Jesus takes this opportunity to handle this healing uniquely different from how He had healed others in the past. He doesn’t touch the man, command his legs to strengthen, or even speak to his condition. He tells the man to simply, “Get up, take up your bed, and walk”. In order to obtain his healing, this man was not going to be given anything, he would actually be required to do something. This pattern to healing is a powerful analogy that is relevant in our lives today.
In fact, years ago I was in a similar condition. For nearly a decade my life, my marital relationship, and resulting emotional state were a hopeless chaotic mess. I kept waiting for God to come in and simply deliver me from the depression, anxiety, and relational dysfunction that I found myself bound to. Year after year, I waited, cried, prayed, and continued to suffer. I finally got tired of the vicious cycle and asked God what was going on. He showed me that while I was waiting for Him to deliver me, he had already delivered the answers to my life’s issues, now I needed to get up and do something to access the provision that he had for me. My deliverance was not going to come miraculously, but rather my deliverance involved me getting up and doing something.

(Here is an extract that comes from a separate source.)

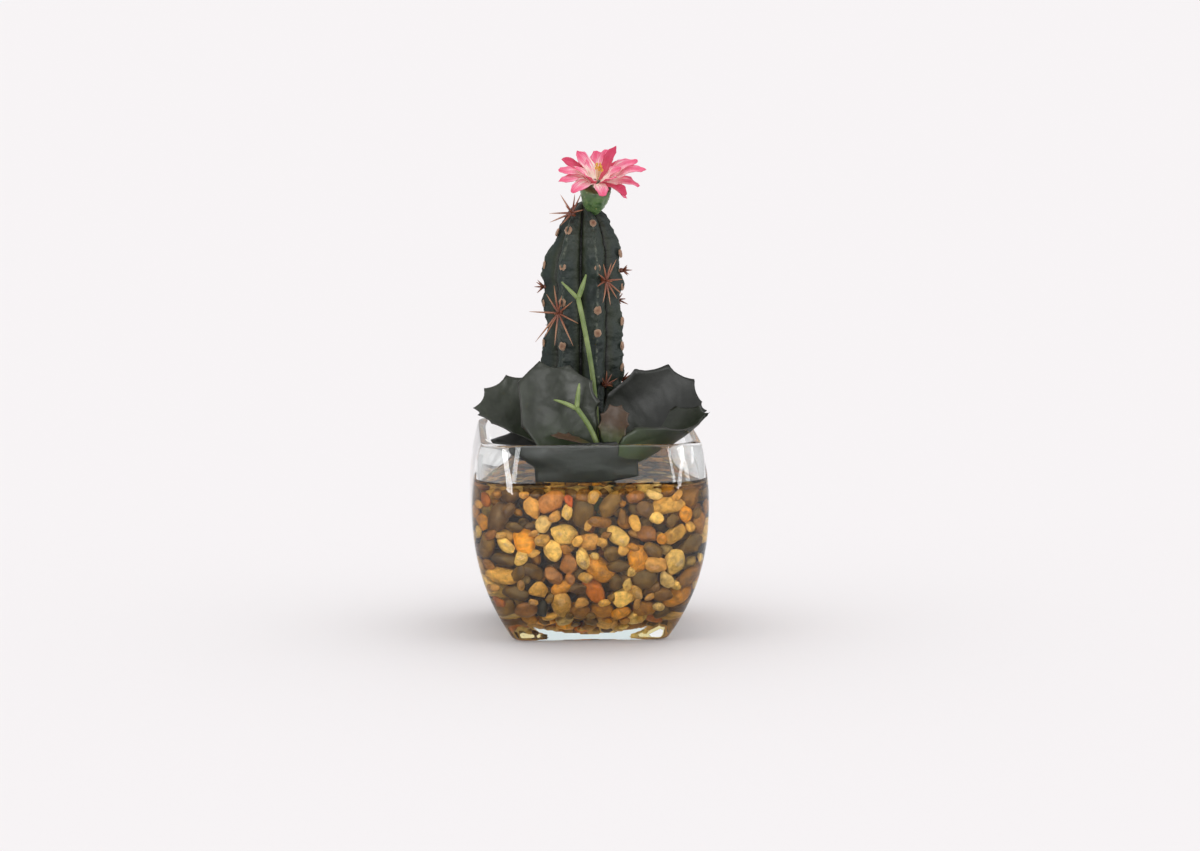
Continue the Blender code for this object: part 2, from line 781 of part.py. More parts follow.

J.R. Miller notes, “quite often we fail to receive the blessing he has ready for us because we are not moving forward with him. While it is true we miss many blessings by not waiting for God, we also lose numerous blessings for over-waiting. There are times when it takes strength simply to sit still, but there are also times when we are to move forward with a confident step.”
What about you? Is there an area of your life that is languishing with no apparent solution for victory? Is it in your health, your career, your relationships, your finances, your mental and emotional health? The good news is that there is hope for a seemingly hopeless situation. Whether it is counseling, exercise and good nutrition, learning a new skill, or taking a class, we will learn that oftentimes God’s provision for our deliverance is not in the miraculous, but rather in the practical. Sometimes the greatest miracles happen in the most mundane of actions. For you, like this man by the pool of Bethesda, your miracle may not be in the water; your miracle might just be in the simple act of getting up and walking. The very thing you have believed you couldn’t do, may just the very thing that God will require you to do just before He delivers you.
Lord, open my eyes to see if there are areas of my life where you have provided deliverance and provision but I am sitting waiting on a miracle. God give me the wisdom to hear you and courage to obey you to get up, take up my bed, and walk into the provision that you have so richly provided.
 J.R. Miller, Streams In the Desert Reading Plan, The Bible App, 2022.